不思議と勉強が面白かった本
★★★★☆
短めの例文と簡潔な説明による短い課を何百と詰め込んである事務的な教科書で
学習者に興味を抱かせるための話題も特になく装丁も殺風景でしたが
そのわりには面白く学ぶことができました。
教科書がよかったのか、ラテン語の文法が自分の感覚に合っていたのか、
その次に学んだ、ラテン語よりはやさしいはずのロシア語は退屈で厄介でうんざりだったので
どうしてなのかいまだによく分からないのですが・・・。
それはともかくとして
この本を最後まで読み通すと
Requiem とか Stabat Mater なんかの歌詞も
自分で読んで意味を取ることができるようになります。
詳細かつ包括的
★★★★☆
詳細であるということは、初学者にとって長所でもあり短所でもあると思います。情報を選択できず、覚えることが負担だからです。講義で使うにしても、本文62課300ページ以上というのはちょっと多く、厳しい気がします。それでいて、この手の本のお約束で演習問題に解答が付されていないので、独習に向いているとも言えない。
しかし、日本語でこれだけ充実したラテン語教科書は他になく、一度は目を通しておきたい本でもあるのです。私はWheelock's Latinでラテン語初級を修めたのですが、これは、極端にいえば、簡単な変化表を覚えさせて後は実際の文章をガツガツ読ませる、といったような教育方針で、長文読解力は付くもののイディオムを中心とした文法知識が不足気味になってしまいます。当時色々教科書を渉猟してみたのですが、どれも一長一短で、少なくとも初学者のニーズを完全に満たすものは見付けられませんでした。
結局、講義で使われる教科書をメインに、副読にこの松平・国原を押さえておく、というのが一番いいように思いました。本書の演習問題は、よく作られているとは思いますが、短文中心で出典も示されていないものが殆どで暗唱にも適していないので、メインの教科書をきちっとやっておくという条件で、飛ばして構わないと思います。本文の精読だけでも確実に実力の底上げになります。

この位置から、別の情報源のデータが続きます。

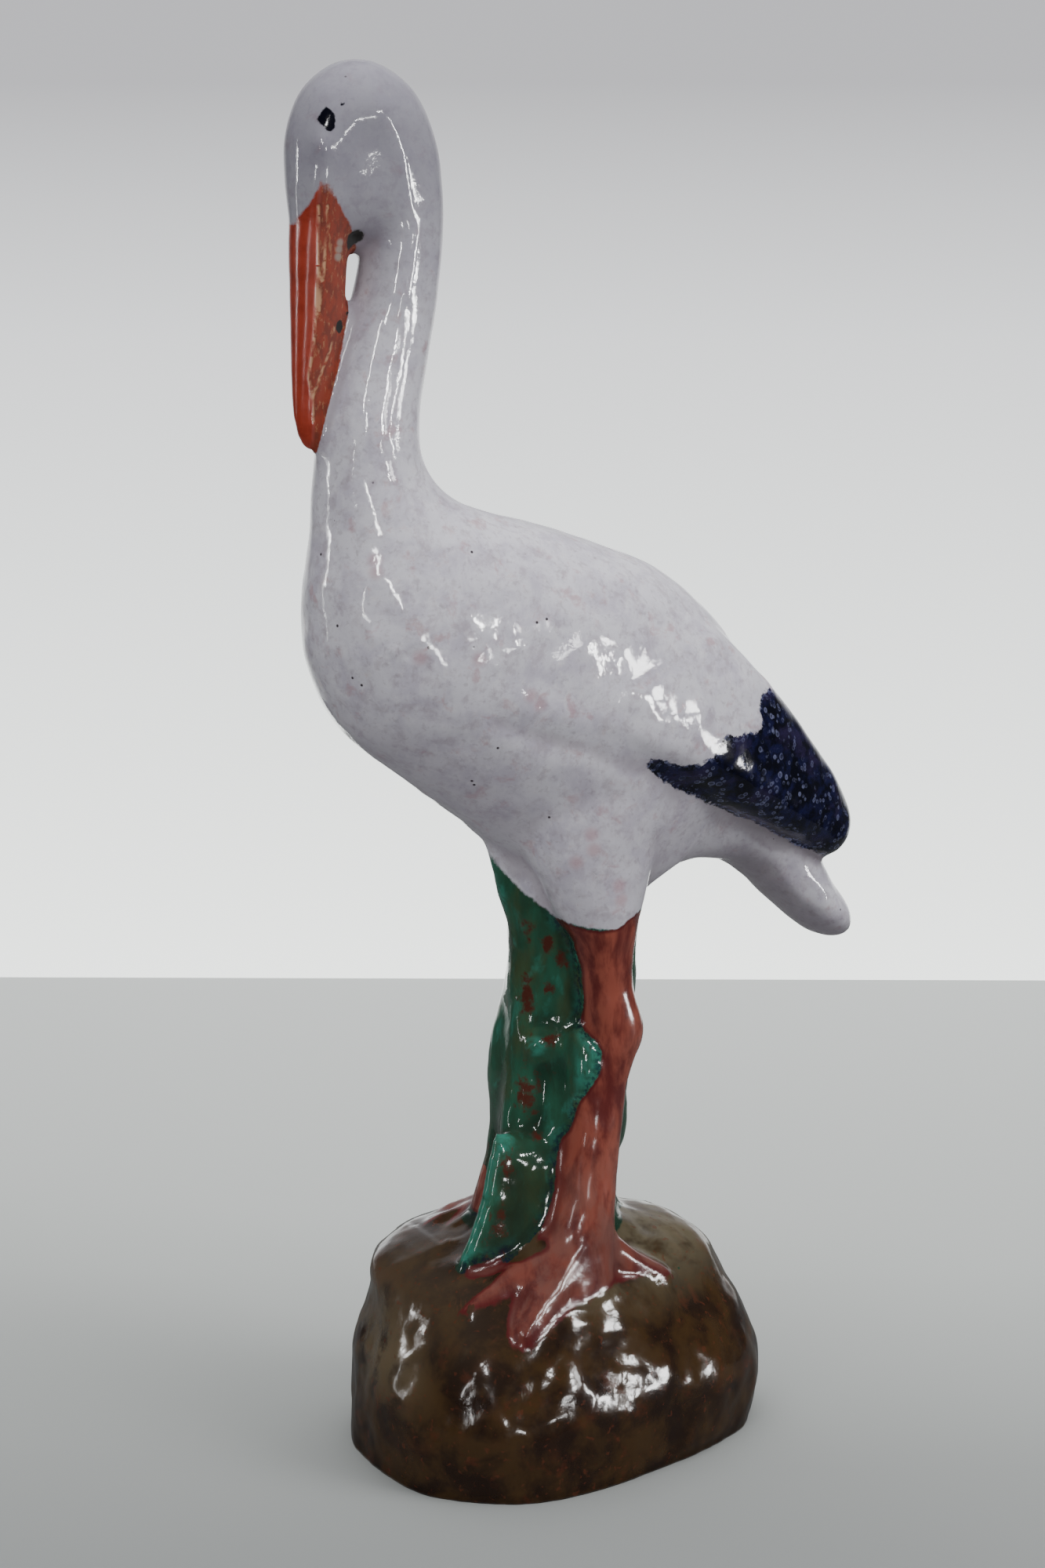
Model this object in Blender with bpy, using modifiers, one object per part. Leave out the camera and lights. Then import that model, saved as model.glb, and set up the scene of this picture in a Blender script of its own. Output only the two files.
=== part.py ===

春休みの復習にもいいかも知れませんね。一度学んだ後なら情報の軽重も分かり、覚えるポイントがうまく絞れると思います。本文だけなら一日二課で一ヶ月読了というのは現実的な目標になりえます。もちろん、その後はひたすら興味のある原典を読みましょう。文法事項の確認にも本書はハンディで役に立つと思います(Wheelockは重すぎ。毎日持ち歩けません……)。
基本的な「ラテン語文法書」
★★★★☆
これからラテン語を学ぼうという人々にとって本書が「一番参考になる手引き書」として役に立つかと思います。 古代ローマ人の書いた文献を解読する上で必要な事柄は大略本書に総て記されていると言ってよいでしょう。学校の教材としても最適の本かと存じます。 ヨーロッパ系の諸言語を学ぼうとする場合、ラテン語の知識は不可欠のものなので、フランス語やイタリア語、スペイン語、英語などに関心のある方々は是非とも一度はラテン語文法を学んで御覧になることをオススメいたします。もちろん古代ギリシア語も同じ位重要な言語ではありますが。